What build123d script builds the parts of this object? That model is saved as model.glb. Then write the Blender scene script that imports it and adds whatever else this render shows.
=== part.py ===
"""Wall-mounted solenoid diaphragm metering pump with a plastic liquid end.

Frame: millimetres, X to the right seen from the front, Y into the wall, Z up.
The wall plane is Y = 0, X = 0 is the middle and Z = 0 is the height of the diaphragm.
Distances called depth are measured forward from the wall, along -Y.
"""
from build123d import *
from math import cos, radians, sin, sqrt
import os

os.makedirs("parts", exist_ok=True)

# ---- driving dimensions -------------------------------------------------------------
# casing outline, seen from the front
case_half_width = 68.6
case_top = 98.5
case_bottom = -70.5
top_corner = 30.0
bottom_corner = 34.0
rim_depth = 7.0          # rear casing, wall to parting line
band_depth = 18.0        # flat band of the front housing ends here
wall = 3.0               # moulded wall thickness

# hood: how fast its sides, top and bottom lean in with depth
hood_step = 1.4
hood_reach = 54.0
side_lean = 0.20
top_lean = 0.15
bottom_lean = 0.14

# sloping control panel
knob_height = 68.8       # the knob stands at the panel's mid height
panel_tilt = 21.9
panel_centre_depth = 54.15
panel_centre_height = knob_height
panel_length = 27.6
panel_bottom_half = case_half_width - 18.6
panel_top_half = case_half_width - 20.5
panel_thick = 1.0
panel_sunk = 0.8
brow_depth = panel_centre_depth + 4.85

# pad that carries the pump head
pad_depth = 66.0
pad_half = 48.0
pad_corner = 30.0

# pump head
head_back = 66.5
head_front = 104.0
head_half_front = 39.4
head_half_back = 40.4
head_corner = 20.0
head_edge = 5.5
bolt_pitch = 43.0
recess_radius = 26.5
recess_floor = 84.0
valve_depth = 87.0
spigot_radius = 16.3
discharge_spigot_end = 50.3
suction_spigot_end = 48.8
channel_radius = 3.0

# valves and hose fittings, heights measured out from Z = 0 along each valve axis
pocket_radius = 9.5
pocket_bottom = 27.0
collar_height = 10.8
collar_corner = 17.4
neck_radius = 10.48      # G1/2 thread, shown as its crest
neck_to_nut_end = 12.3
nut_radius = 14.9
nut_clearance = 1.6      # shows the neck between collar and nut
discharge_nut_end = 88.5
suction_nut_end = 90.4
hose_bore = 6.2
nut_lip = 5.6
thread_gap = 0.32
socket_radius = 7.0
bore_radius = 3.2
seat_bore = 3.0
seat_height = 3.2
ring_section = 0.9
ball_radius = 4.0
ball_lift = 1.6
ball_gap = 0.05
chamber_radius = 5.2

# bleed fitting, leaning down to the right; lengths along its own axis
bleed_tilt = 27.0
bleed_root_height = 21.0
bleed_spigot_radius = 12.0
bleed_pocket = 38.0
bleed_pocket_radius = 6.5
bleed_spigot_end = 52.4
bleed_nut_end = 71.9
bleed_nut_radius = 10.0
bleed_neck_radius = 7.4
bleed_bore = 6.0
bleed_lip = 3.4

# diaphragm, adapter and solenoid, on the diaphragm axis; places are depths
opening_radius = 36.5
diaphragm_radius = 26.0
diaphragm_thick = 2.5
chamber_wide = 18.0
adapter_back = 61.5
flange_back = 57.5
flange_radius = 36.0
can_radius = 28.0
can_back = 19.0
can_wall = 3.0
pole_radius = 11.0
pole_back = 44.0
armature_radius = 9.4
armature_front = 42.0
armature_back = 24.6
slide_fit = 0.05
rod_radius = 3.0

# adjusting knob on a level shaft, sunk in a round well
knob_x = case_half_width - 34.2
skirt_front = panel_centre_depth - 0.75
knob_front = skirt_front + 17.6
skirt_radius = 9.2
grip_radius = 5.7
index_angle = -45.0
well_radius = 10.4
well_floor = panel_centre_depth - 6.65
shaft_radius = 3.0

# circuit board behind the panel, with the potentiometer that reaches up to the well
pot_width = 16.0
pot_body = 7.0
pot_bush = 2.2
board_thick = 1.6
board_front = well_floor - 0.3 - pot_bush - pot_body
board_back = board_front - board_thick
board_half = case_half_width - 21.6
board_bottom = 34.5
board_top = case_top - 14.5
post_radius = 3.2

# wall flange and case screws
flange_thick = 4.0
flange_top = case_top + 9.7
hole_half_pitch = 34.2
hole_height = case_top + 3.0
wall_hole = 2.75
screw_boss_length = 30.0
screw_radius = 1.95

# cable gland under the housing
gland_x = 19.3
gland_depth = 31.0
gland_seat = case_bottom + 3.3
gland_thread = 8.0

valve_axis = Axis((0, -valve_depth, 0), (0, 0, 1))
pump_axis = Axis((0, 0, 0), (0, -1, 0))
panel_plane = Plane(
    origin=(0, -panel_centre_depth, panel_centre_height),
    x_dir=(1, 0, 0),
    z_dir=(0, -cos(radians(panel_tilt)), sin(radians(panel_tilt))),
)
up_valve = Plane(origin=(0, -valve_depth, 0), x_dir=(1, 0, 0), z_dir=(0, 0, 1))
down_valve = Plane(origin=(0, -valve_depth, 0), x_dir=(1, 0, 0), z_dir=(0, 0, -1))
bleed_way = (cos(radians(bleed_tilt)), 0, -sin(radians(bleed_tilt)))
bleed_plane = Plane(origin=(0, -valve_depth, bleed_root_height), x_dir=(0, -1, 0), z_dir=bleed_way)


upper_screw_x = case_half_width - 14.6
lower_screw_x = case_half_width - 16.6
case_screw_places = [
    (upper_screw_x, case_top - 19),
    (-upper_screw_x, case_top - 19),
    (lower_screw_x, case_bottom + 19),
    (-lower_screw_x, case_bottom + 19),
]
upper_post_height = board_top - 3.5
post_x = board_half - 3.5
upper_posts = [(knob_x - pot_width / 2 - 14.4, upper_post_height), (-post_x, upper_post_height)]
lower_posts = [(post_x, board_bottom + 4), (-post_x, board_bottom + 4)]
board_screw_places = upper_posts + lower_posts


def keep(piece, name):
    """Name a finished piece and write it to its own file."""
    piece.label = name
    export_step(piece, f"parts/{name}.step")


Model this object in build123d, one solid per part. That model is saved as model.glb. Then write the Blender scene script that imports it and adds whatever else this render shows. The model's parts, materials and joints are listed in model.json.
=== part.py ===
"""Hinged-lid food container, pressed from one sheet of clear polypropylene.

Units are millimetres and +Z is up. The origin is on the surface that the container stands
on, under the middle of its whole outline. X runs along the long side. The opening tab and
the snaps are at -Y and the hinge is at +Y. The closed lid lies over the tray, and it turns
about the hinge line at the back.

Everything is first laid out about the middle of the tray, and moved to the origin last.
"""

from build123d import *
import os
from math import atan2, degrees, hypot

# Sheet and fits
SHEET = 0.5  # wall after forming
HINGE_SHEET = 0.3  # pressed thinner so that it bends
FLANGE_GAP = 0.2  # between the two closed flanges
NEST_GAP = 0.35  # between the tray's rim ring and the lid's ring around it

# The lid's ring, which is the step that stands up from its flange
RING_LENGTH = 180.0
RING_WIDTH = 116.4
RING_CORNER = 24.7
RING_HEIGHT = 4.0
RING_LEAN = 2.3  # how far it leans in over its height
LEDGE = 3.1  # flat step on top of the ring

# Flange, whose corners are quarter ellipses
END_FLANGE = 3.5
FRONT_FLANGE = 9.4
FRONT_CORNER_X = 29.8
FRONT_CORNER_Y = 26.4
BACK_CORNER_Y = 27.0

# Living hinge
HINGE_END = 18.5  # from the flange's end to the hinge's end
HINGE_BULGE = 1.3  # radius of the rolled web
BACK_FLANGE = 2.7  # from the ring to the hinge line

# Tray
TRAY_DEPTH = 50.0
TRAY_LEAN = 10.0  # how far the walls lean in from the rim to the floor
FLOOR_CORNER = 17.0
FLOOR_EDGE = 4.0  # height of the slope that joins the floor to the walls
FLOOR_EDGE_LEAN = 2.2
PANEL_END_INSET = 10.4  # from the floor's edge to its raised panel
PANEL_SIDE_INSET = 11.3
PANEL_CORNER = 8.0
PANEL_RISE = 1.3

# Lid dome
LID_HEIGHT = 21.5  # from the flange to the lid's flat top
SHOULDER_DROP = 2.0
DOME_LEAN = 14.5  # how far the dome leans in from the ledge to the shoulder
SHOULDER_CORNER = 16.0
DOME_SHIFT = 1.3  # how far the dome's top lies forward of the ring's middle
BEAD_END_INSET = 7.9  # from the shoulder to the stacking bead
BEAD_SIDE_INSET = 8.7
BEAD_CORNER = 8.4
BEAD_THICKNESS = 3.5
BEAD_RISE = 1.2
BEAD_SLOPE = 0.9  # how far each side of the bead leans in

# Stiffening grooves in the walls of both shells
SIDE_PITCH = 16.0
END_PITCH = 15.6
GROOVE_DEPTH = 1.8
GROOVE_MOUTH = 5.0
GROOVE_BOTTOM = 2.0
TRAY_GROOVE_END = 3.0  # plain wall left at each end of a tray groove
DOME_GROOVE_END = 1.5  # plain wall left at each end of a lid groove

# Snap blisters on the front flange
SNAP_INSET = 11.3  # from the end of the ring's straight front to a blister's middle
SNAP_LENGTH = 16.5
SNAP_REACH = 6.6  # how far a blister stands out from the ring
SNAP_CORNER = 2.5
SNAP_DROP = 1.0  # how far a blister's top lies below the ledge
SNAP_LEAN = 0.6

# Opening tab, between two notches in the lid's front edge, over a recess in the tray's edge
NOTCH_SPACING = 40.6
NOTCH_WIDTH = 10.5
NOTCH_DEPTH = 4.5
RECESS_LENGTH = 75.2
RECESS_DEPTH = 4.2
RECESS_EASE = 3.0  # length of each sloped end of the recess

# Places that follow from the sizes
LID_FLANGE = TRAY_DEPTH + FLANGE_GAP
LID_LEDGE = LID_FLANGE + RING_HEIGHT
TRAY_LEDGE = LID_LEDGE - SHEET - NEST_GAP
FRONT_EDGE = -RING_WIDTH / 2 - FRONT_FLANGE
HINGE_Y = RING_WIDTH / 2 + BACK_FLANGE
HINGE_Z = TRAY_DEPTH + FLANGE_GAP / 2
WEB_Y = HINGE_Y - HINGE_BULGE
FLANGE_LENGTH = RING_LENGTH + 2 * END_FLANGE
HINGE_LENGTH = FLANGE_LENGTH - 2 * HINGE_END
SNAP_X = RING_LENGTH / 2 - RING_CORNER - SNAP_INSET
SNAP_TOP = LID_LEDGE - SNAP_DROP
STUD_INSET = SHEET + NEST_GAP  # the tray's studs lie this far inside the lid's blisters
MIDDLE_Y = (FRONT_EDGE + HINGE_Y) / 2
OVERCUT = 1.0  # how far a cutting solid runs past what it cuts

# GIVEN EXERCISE
Give again, word for word, only the lines running from the line with "Model this object" through the line with "LEDGE = 3.1"; include both of those lines.

# TASK ANSWER
Model this object in build123d, one solid per part. That model is saved as model.glb. Then write the Blender scene script that imports it and adds whatever else this render shows. The model's parts, materials and joints are listed in model.json.
=== part.py ===
"""Hinged-lid food container, pressed from one sheet of clear polypropylene.

Units are millimetres and +Z is up. The origin is on the surface that the container stands
on, under the middle of its whole outline. X runs along the long side. The opening tab and
the snaps are at -Y and the hinge is at +Y. The closed lid lies over the tray, and it turns
about the hinge line at the back.

Everything is first laid out about the middle of the tray, and moved to the origin last.
"""

from build123d import *
import os
from math import atan2, degrees, hypot

# Sheet and fits
SHEET = 0.5  # wall after forming
HINGE_SHEET = 0.3  # pressed thinner so that it bends
FLANGE_GAP = 0.2  # between the two closed flanges
NEST_GAP = 0.35  # between the tray's rim ring and the lid's ring around it

# The lid's ring, which is the step that stands up from its flange
RING_LENGTH = 180.0
RING_WIDTH = 116.4
RING_CORNER = 24.7
RING_HEIGHT = 4.0
RING_LEAN = 2.3  # how far it leans in over its height
LEDGE = 3.1  # flat step on top of the ring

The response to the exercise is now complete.